I don’t want to state the obvious, but 50% is half. You only have to get it right half the time.

So does this mean that you only have to pick up your baby half as much as you used to? Does it mean that you can allow them to cry 12 hours out of 24? Well … no. It doesn’t.

But it does seem to contradict the fundamental idea of infant attachment theory, which is the deep emotional connection that an infant forms with his or her primary caregiver. It is a tie that binds them together, endures over time, and leads the infant to experience pleasure, joy, safety, and comfort in the caregiver’s company. It was developed in the 1950s, and pushes the idea that babies feel distress when their primary caregiver is absent. Soothing, comforting, and providing pleasure are primary elements of the relationship.

Attachment theory holds that a consistent primary caregiver is necessary for a child’s optimal development.
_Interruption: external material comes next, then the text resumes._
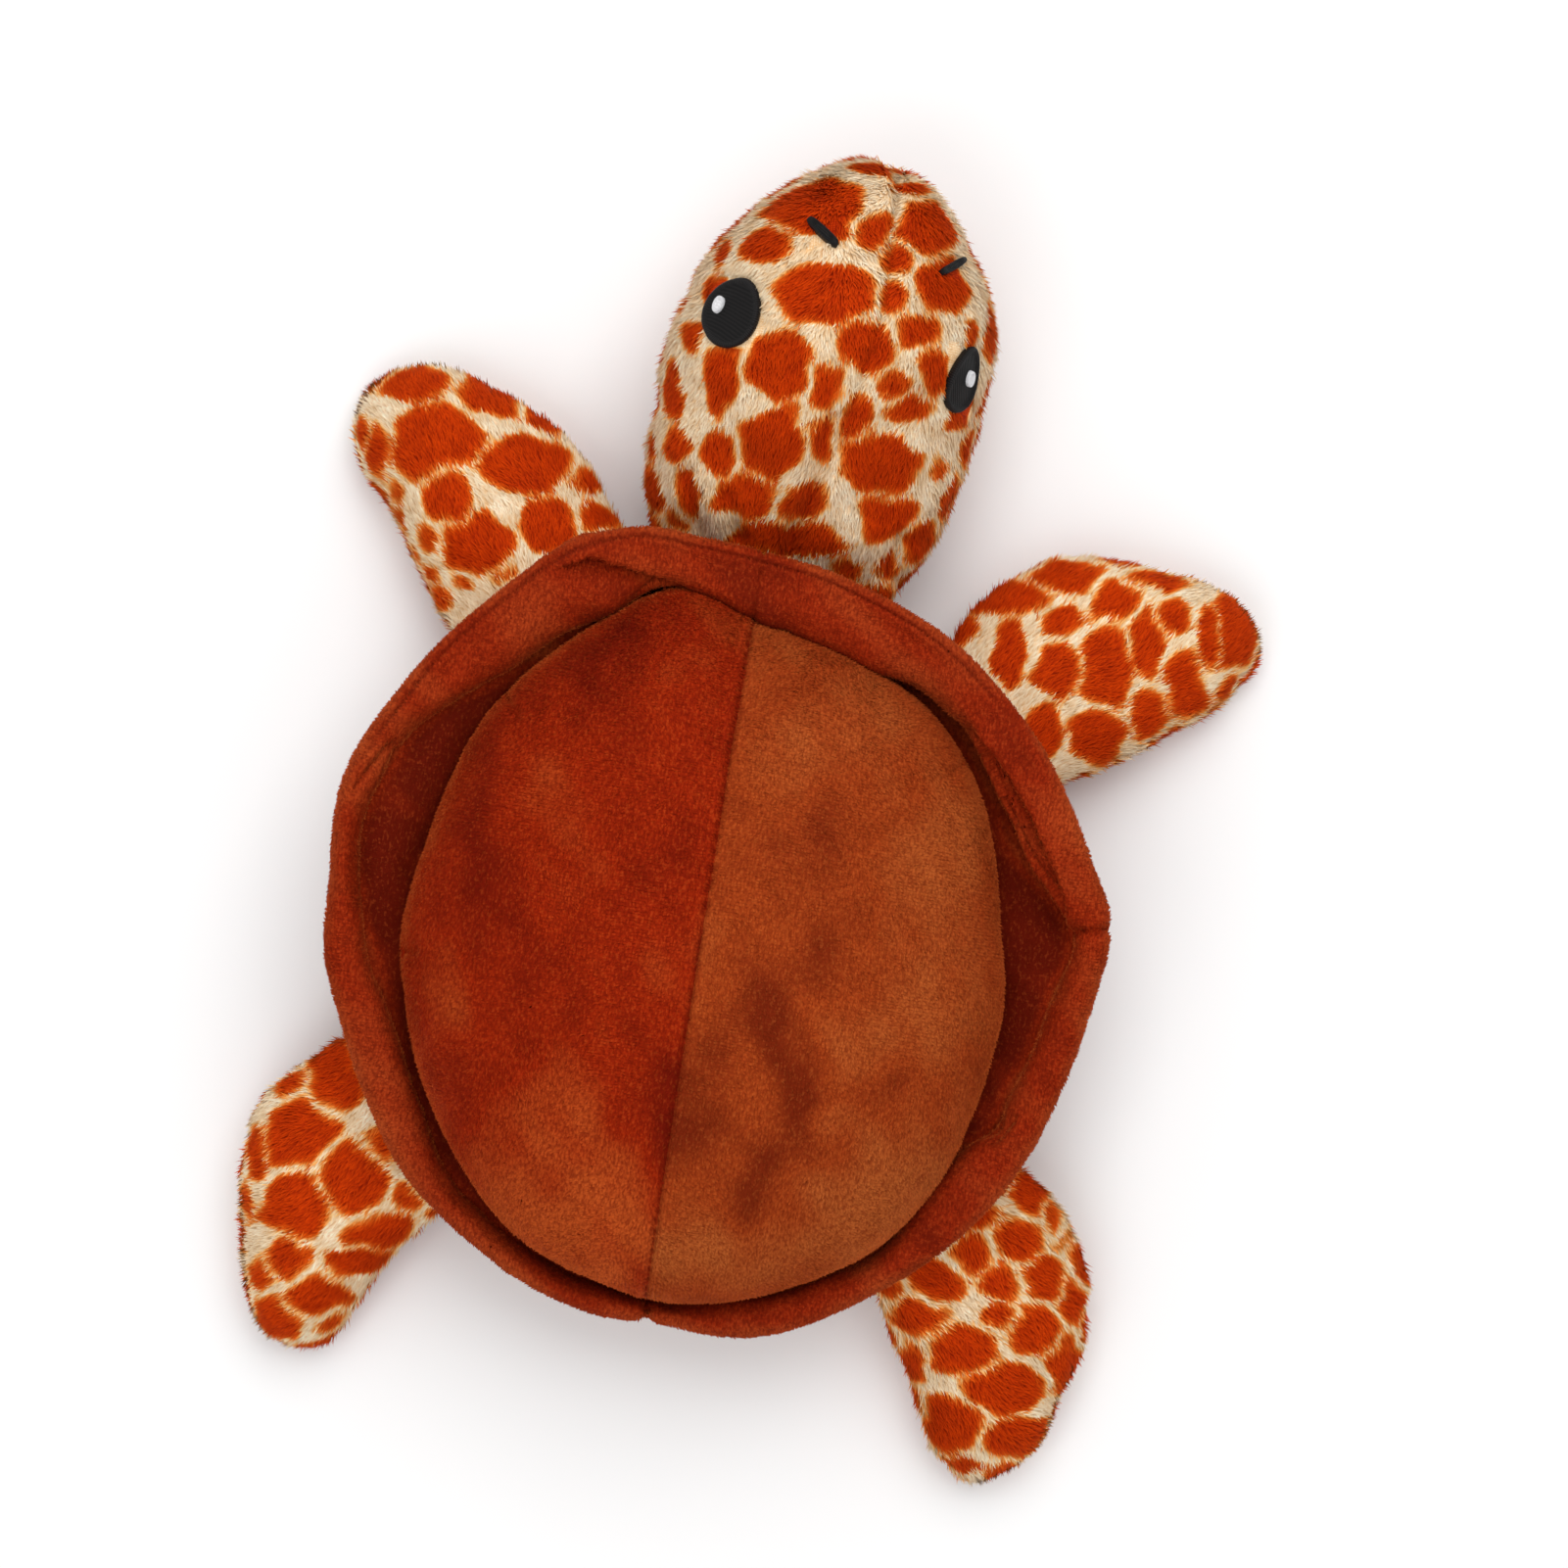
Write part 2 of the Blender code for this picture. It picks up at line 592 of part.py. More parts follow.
add_shell()
add_rim()
add_belly_and_stuffing([(limb, limb_pivot(limb)) for limb in limbs])
for limb in limbs:
    place = limb_pivot(limb)
    turn_pivot = make_pivot(f"{limb.name}_turn_axis", place)
    bend_pivot = make_pivot(f"{limb.name}_bend_axis", place, turn_pivot)
    add_root_seam(limb, place, turn_pivot)
    if limb.name == "head":
        halves = (("head_cover_left", 0.0, (seam_gap / 2, 0.0)),
                  ("head_cover_right", math.pi, (-seam_gap / 2, 0.0)))
        sides = head_half_section_sides
    else:
        halves = ((f"{limb.name}_top", -math.pi / 2, (0.0, seam_gap / 2)),
                  (f"{limb.name}_underside", math.pi / 2, (0.0, -seam_gap / 2)))
        sides = half_section_sides
    for name, start, shift in halves:
        add_piece(name, cover_half(limb, start, sides, shift), fur, bend_pivot, place)
    add_piece(f"{limb.name}_stuffing", limb_filling(limb, halves[0][1], sides), stuffing,
              bend_pivot, place)
    if limb.name == "head":
        add_face(bend_pivot, place)
    print(limb.name, "pivot", tuple(round(value, 5) for value in place))
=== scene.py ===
import math

import bmesh
import bpy
import numpy as np
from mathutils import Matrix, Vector
from mathutils.bvhtree import BVHTree
from mathutils.kdtree import KDTree


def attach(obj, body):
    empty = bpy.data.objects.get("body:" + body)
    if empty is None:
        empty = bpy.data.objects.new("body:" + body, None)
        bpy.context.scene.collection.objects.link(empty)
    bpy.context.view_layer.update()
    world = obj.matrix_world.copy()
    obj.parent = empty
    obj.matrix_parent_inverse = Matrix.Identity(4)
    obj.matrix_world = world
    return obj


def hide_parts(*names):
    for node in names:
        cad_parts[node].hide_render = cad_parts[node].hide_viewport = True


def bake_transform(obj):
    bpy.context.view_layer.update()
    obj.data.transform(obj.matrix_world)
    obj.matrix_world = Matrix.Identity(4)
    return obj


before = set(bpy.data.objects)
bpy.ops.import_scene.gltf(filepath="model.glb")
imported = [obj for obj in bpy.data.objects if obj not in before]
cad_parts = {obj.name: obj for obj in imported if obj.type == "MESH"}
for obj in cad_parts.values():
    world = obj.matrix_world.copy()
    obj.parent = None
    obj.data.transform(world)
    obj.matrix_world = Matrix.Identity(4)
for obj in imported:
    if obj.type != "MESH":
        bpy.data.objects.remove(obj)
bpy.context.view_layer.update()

# Domed top of the shell: two half-oval panels of rust-brown minky, a knitted plush with a short
# brushed pile. One machine-sewn seam joins them along the middle, and loose fibre fills them
# tight. Their lower edge turns in under the bulge and is caught in the side seam.
photo_side = 1601
view_width = 0.4803
view_level = 0.050
photo_pixel = view_width / photo_side
camera_place = Vector((-0.0170, -0.0527, 1.5))
camera_turn = math.radians(189.05)
photo_right = Vector((math.cos(camera_turn), math.sin(camera_turn), 0.0))
photo_up = Vector((-math.sin(camera_turn), math.cos(camera_turn), 0.0))
side_seam_level = 0.040
dome_bulge_level = 0.055
dome_crown_level = 0.1035
dome_tuck = 0.007
dome_fullness = 2.2
dome_inset = 0.0006
dome_sides = 96
minky_cell = 0.00104
minky_pile = 0.0013
minky_lean_deg = 52
minky_tangle = 0.35
minky_softness = 0.7
tuft_shuffle = 0.3
tuft_sway_deg = 6
stray_lift_deg = 20
lowest_tuft = 0.0003
ripple_waves = 7
ripple_height = 2.6
shell_stitch = 0.00275
shell_seam_depth = 0.0006
shell_allowance_off = 0.0024
shell_dart_depth = 0.0016
seam_gap = 0.00003
cut_corners = 8
filling_frames = 20
shell_form_cell = 0.004
shell_pressure = 60.0
shell_cap = 0.002
shell_held_beside = 0.003
shell_held_below = 0.004
dome_spots = (
    (706, 596), (650, 612), (581, 650), (513, 706), (457, 798), (421, 885), (405, 963),
    (411, 1025), (433, 1115), (466, 1193), (516, 1255), (584, 1300), (651, 1325), (746, 1328),
    (825, 1311), (898, 1278), (948, 1227), (988, 1165), (1016, 1081), (1027, 1014), (1024, 946),
    (1016, 868), (993, 789), (954, 728), (892, 683), (825, 649), (769, 629))
dart_marks = (((519, 714), (532, 728)), ((985, 778), (968, 790)), ((410, 972), (424, 968)))


def spot(u, v, level=view_level):
    """The place, at a level, of a point of the photograph."""
    step = photo_pixel * (camera_place.z - level) / (camera_place.z - view_level)
    place = camera_place + step * ((u - photo_side / 2) * photo_right
                                   + (photo_side / 2 - v) * photo_up)
    return Vector((place.x, place.y, level))


def bell(distance, width):
    """1 at no distance, falling smoothly to next to nothing at twice the width."""
    return np.exp(-(distance / width) ** 2)


def polar(places):
    """Places seen from above, in order round the shell's middle: degrees and distances."""
    return sorted((math.degrees(math.atan2(place.y, place.x)), place.xy.length)
                  for place in places)


def outline(spots, level, blur_deg=2.0):
    """How far a smooth line through spots of the photograph lies from the shell's middle, for
    each degree round it."""
    turn, reach = np.array(polar([spot(u, v, level) for u, v in spots])).T
    turn = np.concatenate([turn[-2:] - 360, turn, turn[:2] + 360])
    reach = np.concatenate([reach[-2:], reach, reach[:2]])
    slope = np.gradient(reach, turn)
    degrees = (np.arange(360) + 180) % 360 - 180
    last = np.clip(np.searchsorted(turn, degrees, "right") - 1, 0, len(turn) - 2)
    gap = turn[last + 1] - turn[last]
    share = (degrees - turn[last]) / gap
    curve = ((1 + 2 * share) * (1 - share) ** 2 * reach[last]
             + share * (1 - share) ** 2 * gap * slope[last]
             + share ** 2 * (3 - 2 * share) * reach[last + 1]
             + share ** 2 * (share - 1) * gap * slope[last + 1])
    blur = bell(np.minimum(np.arange(360), 360 - np.arange(360)), blur_deg)
    return np.real(np.fft.ifft(np.fft.fft(curve) * np.fft.fft(blur / blur.sum())))


def around(curve, angle):
    """The reach of an outline at an angle."""
    return np.interp(np.degrees(angle), np.arange(360), curve, period=360)


def level_loop(angles, reach, level):
    """A loop of points round the shell's middle, all at one level."""
    return [Vector((r * math.cos(angle), r * math.sin(angle), level))
            for angle, r in zip(angles, reach)]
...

It’s that idea of constant, 100%, all-the-time availability that has really pushed parents (particularly mothers) to feel like they can’t take a break from Mr. Fussy Pants. It is this idea that makes mothers wonder if they are doing something horribly wrong when they go back to work and leave the baby with a sitter, a shameful feeling that is all too present in single, low-income mothers who are faced with little other option.

It is the idea that mothers must strap the baby to their bodies 100% of the time, or the child will grow up with an attachment disorder, and in 25 years, you will all be on some daytime TV show talking about how your child never felt loved, and now they live in a commune where everyone dressed like fuzzy animals just to feel connection.

Okay, that was a bit much, but you get the idea. The goal of this study was to help low-income mothers understand how much attention they actually need to give their babies, and that it’s okay to work outside the home to make ends meet. In fact, the population used for this study was only low-income mothers with clingy babies.

What it all boils down to is this: If you have a baby, you can literally stress about attachment disorder half as much as you did.

You don’t need to feel horrible about dropping your child off at a sitter so you can go to work. Your baby will be okay.

You don’t have to strap the child to your body all the time. You can put the baby down for a bit, and rest your back, and change your shirt to something without a lima bean-shaped sweat spot.

If the baby cries whenever dad holds her, but you really, really, need a break, let him soothe her as best he can, and take a hot shower. It will be okay. The baby will be fine. Science just told you so.

Take some stress off your plate. According to Woodhouse, the author of the study, “You don’t have to do it 100 percent — you have to get it right about half of the time, and babies are very forgiving and it’s never too late. Keep trying. You don’t have to be perfect, you just have to be good enough.”